Stated problem
Print all of the data exactly.

Source material

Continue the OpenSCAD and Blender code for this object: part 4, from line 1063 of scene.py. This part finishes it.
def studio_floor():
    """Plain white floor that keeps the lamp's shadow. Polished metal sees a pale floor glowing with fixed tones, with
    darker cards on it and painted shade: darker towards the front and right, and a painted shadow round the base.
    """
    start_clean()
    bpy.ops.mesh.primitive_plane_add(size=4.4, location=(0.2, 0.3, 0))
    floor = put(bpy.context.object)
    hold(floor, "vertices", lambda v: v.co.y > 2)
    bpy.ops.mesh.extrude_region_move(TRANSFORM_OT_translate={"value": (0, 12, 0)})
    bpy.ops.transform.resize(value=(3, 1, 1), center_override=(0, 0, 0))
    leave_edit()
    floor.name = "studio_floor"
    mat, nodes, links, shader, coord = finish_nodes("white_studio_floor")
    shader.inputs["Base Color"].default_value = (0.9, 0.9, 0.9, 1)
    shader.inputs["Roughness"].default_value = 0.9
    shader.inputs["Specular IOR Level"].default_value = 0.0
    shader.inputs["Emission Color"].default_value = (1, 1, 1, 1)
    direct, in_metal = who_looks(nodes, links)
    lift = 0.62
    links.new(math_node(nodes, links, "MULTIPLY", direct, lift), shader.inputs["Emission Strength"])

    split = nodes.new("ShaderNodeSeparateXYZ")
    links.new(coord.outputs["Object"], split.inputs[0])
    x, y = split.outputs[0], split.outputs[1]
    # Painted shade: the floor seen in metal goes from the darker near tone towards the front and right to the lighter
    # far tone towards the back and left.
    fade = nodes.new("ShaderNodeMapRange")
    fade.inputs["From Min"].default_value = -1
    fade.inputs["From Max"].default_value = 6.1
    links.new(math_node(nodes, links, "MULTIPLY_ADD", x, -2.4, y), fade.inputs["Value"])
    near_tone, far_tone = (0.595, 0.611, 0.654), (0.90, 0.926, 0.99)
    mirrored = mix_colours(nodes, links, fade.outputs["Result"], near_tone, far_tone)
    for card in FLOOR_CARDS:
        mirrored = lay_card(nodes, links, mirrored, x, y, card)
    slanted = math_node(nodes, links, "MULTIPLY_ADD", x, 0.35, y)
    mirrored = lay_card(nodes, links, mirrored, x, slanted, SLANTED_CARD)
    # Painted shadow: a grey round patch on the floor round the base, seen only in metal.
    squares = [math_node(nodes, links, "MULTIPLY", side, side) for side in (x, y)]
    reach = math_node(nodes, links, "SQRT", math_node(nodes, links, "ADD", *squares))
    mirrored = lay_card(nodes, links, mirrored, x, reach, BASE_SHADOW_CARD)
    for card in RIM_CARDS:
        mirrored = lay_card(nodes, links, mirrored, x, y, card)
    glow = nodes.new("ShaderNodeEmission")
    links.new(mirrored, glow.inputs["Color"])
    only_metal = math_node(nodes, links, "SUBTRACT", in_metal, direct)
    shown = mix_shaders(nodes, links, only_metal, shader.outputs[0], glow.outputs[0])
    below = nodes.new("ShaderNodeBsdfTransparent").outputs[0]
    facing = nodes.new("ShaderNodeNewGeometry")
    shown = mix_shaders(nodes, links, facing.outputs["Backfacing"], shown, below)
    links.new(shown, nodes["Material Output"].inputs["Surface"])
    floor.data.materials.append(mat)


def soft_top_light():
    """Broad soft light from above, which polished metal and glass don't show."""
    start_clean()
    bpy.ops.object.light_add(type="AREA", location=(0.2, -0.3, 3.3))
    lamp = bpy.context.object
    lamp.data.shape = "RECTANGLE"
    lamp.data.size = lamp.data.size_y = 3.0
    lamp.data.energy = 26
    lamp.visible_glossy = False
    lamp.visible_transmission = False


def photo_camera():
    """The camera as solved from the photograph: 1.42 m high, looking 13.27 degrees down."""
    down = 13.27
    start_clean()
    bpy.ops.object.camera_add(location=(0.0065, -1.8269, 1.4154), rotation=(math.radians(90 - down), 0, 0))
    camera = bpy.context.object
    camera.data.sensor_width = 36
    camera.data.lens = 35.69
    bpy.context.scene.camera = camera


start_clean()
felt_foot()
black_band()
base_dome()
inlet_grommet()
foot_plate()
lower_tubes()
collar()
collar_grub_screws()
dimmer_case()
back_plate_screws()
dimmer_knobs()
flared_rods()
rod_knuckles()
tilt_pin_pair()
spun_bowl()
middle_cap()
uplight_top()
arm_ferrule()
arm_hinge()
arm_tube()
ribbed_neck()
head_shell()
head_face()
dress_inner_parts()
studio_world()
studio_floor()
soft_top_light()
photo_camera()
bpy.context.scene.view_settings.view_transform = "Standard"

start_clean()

Exercise output
Continue the OpenSCAD and Blender code for this object: part 4, from line 1063 of scene.py. This part finishes it.
def studio_floor():
    """Plain white floor that keeps the lamp's shadow. Polished metal sees a pale floor glowing with fixed tones, with
    darker cards on it and painted shade: darker towards the front and right, and a painted shadow round the base.
    """
    start_clean()
    bpy.ops.mesh.primitive_plane_add(size=4.4, location=(0.2, 0.3, 0))
    floor = put(bpy.context.object)
    hold(floor, "vertices", lambda v: v.co.y > 2)
    bpy.ops.mesh.extrude_region_move(TRANSFORM_OT_translate={"value": (0, 12, 0)})
    bpy.ops.transform.resize(value=(3, 1, 1), center_override=(0, 0, 0))
    leave_edit()
    floor.name = "studio_floor"
    mat, nodes, links, shader, coord = finish_nodes("white_studio_floor")
    shader.inputs["Base Color"].default_value = (0.9, 0.9, 0.9, 1)
    shader.inputs["Roughness"].default_value = 0.9
    shader.inputs["Specular IOR Level"].default_value = 0.0
    shader.inputs["Emission Color"].default_value = (1, 1, 1, 1)
    direct, in_metal = who_looks(nodes, links)
    lift = 0.62
    links.new(math_node(nodes, links, "MULTIPLY", direct, lift), shader.inputs["Emission Strength"])

    split = nodes.new("ShaderNodeSeparateXYZ")
    links.new(coord.outputs["Object"], split.inputs[0])
    x, y = split.outputs[0], split.outputs[1]
    # Painted shade: the floor seen in metal goes from the darker near tone towards the front and right to the lighter
    # far tone towards the back and left.
    fade = nodes.new("ShaderNodeMapRange")
    fade.inputs["From Min"].default_value = -1
    fade.inputs["From Max"].default_value = 6.1
    links.new(math_node(nodes, links, "MULTIPLY_ADD", x, -2.4, y), fade.inputs["Value"])
    near_tone, far_tone = (0.595, 0.611, 0.654), (0.90, 0.926, 0.99)
    mirrored = mix_colours(nodes, links, fade.outputs["Result"], near_tone, far_tone)
    for card in FLOOR_CARDS:
        mirrored = lay_card(nodes, links, mirrored, x, y, card)
    slanted = math_node(nodes, links, "MULTIPLY_ADD", x, 0.35, y)
    mirrored = lay_card(nodes, links, mirrored, x, slanted, SLANTED_CARD)
    # Painted shadow: a grey round patch on the floor round the base, seen only in metal.
    squares = [math_node(nodes, links, "MULTIPLY", side, side) for side in (x, y)]
    reach = math_node(nodes, links, "SQRT", math_node(nodes, links, "ADD", *squares))
    mirrored = lay_card(nodes, links, mirrored, x, reach, BASE_SHADOW_CARD)
    for card in RIM_CARDS:
        mirrored = lay_card(nodes, links, mirrored, x, y, card)
    glow = nodes.new("ShaderNodeEmission")
    links.new(mirrored, glow.inputs["Color"])
    only_metal = math_node(nodes, links, "SUBTRACT", in_metal, direct)
    shown = mix_shaders(nodes, links, only_metal, shader.outputs[0], glow.outputs[0])
    below = nodes.new("ShaderNodeBsdfTransparent").outputs[0]
    facing = nodes.new("ShaderNodeNewGeometry")
    shown = mix_shaders(nodes, links, facing.outputs["Backfacing"], shown, below)
    links.new(shown, nodes["Material Output"].inputs["Surface"])
    floor.data.materials.append(mat)


def soft_top_light():
    """Broad soft light from above, which polished metal and glass don't show."""
    start_clean()
    bpy.ops.object.light_add(type="AREA", location=(0.2, -0.3, 3.3))
    lamp = bpy.context.object
    lamp.data.shape = "RECTANGLE"
    lamp.data.size = lamp.data.size_y = 3.0
    lamp.data.energy = 26
    lamp.visible_glossy = False
    lamp.visible_transmission = False


def photo_camera():
    """The camera as solved from the photograph: 1.42 m high, looking 13.27 degrees down."""
    down = 13.27
    start_clean()
    bpy.ops.object.camera_add(location=(0.0065, -1.8269, 1.4154), rotation=(math.radians(90 - down), 0, 0))
    camera = bpy.context.object
    camera.data.sensor_width = 36
    camera.data.lens = 35.69
    bpy.context.scene.camera = camera


start_clean()
felt_foot()
black_band()
base_dome()
inlet_grommet()
foot_plate()
lower_tubes()
collar()
collar_grub_screws()
dimmer_case()
back_plate_screws()
dimmer_knobs()
flared_rods()
rod_knuckles()
tilt_pin_pair()
spun_bowl()
middle_cap()
uplight_top()
arm_ferrule()
arm_hinge()
arm_tube()
ribbed_neck()
head_shell()
head_face()
dress_inner_parts()
studio_world()
studio_floor()
soft_top_light()
photo_camera()
bpy.context.scene.view_settings.view_transform = "Standard"

start_clean()